◆ Requirements:
Select the lines that hold the word "bends" and copy each one.

◆ Rows from an object dataset:
>>>
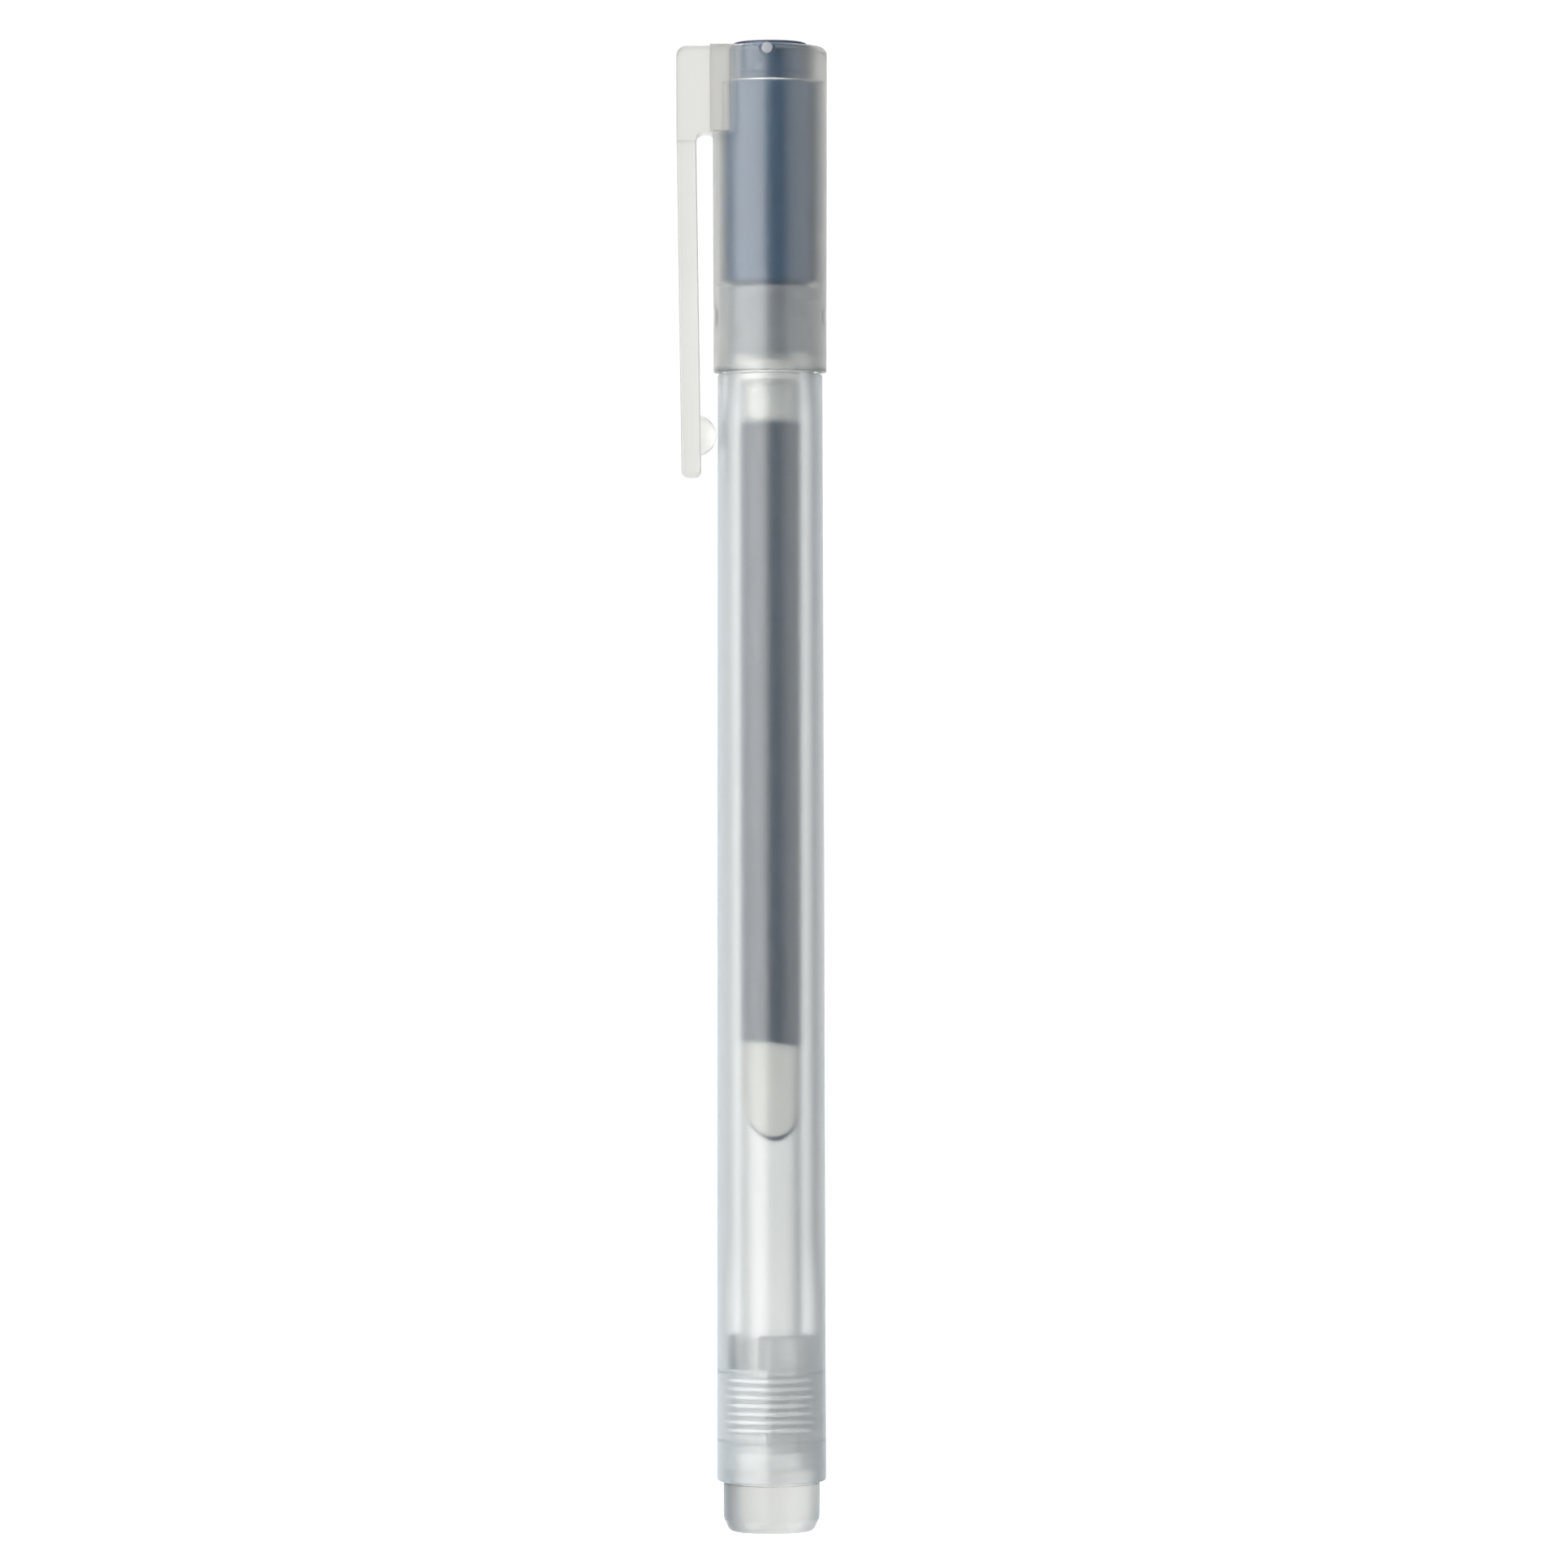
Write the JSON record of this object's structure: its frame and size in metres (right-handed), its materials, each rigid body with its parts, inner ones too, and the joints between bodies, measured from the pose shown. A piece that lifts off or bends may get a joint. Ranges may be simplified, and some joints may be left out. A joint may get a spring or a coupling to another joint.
{
  "type": "gel pen",
  "caption": "Capped gel pen: frosted barrel and cap with a moulded pocket clip, coloured inner cap, rear plug, and a removable refill with a ball tip.",
  "frame": {"origin": "centre of the rear plug's flat end face", "axes": "+Z along the pen's axis from the rear end to the cap; the pocket clip is on the -X side"},
  "size_m": [0.015, 0.0114, 0.1493],
  "materials": {
    "frosted_plastic": "frosted translucent polypropylene",
    "navy_plastic": "satin navy",
    "refill_plastic": "clear satin polypropylene",
    "white_plastic": "satin white",
    "blue_black_ink": "wet",
    "clear_grease": "wet, slightly cloudy",
    "stainless_steel": "turned",
    "tungsten_carbide": "polished"
  },
  "bodies": {
    "barrel": {"barrel": "frosted_plastic", "front_holder": "navy_plastic"},
    "cap": {"cap_shell": "frosted_plastic", "cap_plug": "navy_plastic"},
    "clip": {"clip_arm": "frosted_plastic"},
    "rear_plug": {"rear_plug": "frosted_plastic"},
    "refill": {"refill_tube": "refill_plastic", "tip_holder": "white_plastic", "ink": "blue_black_ink", "ink_follower": "clear_grease", "nib": "stainless_steel"},
    "ball": {"ball": "tungsten_carbide"}
  },
  "joints": [
    {"name": "cap_pull", "type": "slide", "parent": "barrel", "child": "cap", "axis": [0, 0, 1], "range_m": [0, 0.035]},
    {"name": "clip_flex", "type": "hinge", "parent": "cap", "child": "clip", "pos_m": [-0.00835, 0, 0.1401], "axis": [0, 1, 0], "range_deg": [0, 5], "stiffness_Nm_per_rad": 0.6},
    {"name": "rear_plug_pull", "type": "slide", "parent": "barrel", "child": "rear_plug", "axis": [0, 0, -1], "range_m": [0, 0.02]},
    {"name": "refill_pull", "type": "slide", "parent": "barrel", "child": "refill", "axis": [0, 0, -1], "range_m": [0, 0.02]},
    {"name": "ball_roll", "type": "hinge", "parent": "refill", "child": "ball", "pos_m": [0, 0, 0.1389], "axis": [1, 0, 0], "continuous": true}
  ],
  "couplings": [
    {"joint": "refill_pull", "follows": "rear_plug_pull", "ratio": 1}
  ]
}
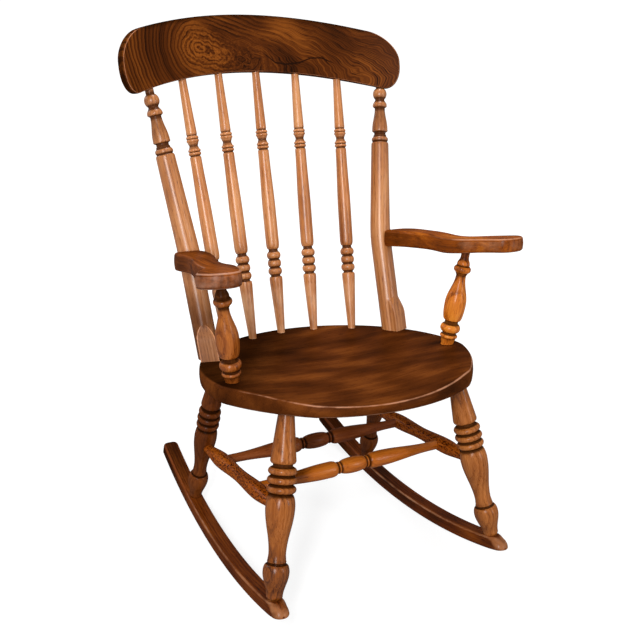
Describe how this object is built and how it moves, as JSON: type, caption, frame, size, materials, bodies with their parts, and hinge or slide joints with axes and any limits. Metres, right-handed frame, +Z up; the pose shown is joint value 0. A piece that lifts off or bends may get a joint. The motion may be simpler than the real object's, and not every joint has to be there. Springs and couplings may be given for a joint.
{
  "type": "rocking chair",
  "caption": "Wooden elbow rocking chair with a dished seat, turned spindle back, curved crest rail, shaped arms, turned legs with stretchers, and bow rockers.",
  "frame": {"origin": "on the floor, at the middle of the chair's outline seen from above, with the chair standing empty on its rockers", "axes": "+Z up, +Y towards the back of the chair so that the sitter faces -Y, +X towards the right side of the chair as seen from the front"},
  "size_m": [0.6634, 0.7669, 0.9519],
  "materials": {
    "seat_wood": "waxed and polished",
    "crest_wood": "waxed and polished",
    "upright_wood": "waxed and polished",
    "spindle_wood": "waxed and polished",
    "arm_wood": "waxed and polished",
    "post_wood": "waxed and polished",
    "leg_wood": "waxed and polished",
    "stretcher_wood": "waxed and polished",
    "rocker_wood": "waxed and polished",
    "peg_wood": "waxed and polished",
    "screw_steel": "dull"
  },
  "bodies": {
    "root": {"seat": "seat_wood", "crest_rail": "crest_wood", "left_upright": "upright_wood", "right_upright": "upright_wood", "back_spindle_1": "spindle_wood", "back_spindle_2": "spindle_wood", "back_spindle_3": "spindle_wood", "back_spindle_4": "spindle_wood", "back_spindle_5": "spindle_wood", "left_arm": "arm_wood", "right_arm": "arm_wood", "left_arm_post": "post_wood", "right_arm_post": "post_wood", "front_left_leg": "leg_wood", "front_right_leg": "leg_wood", "rear_left_leg": "leg_wood", "rear_right_leg": "leg_wood", "left_side_stretcher": "stretcher_wood", "right_side_stretcher": "stretcher_wood", "front_cross_stretcher": "stretcher_wood", "rear_cross_stretcher": "stretcher_wood", "left_rocker": "rocker_wood", "right_rocker": "rocker_wood", "arm_screws": "screw_steel", "rocker_pegs": "peg_wood", "crest_pegs": "peg_wood"}
  },
  "joints": []
}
<<<
◆ Result:
Write the JSON record of this object's structure: its frame and size in metres (right-handed), its materials, each rigid body with its parts, inner ones too, and the joints between bodies, measured from the pose shown. A piece that lifts off or bends may get a joint. Ranges may be simplified, and some joints may be left out. A joint may get a spring or a coupling to another joint.
Describe how this object is built and how it moves, as JSON: type, caption, frame, size, materials, bodies with their parts, and hinge or slide joints with axes and any limits. Metres, right-handed frame, +Z up; the pose shown is joint value 0. A piece that lifts off or bends may get a joint. The motion may be simpler than the real object's, and not every joint has to be there. Springs and couplings may be given for a joint.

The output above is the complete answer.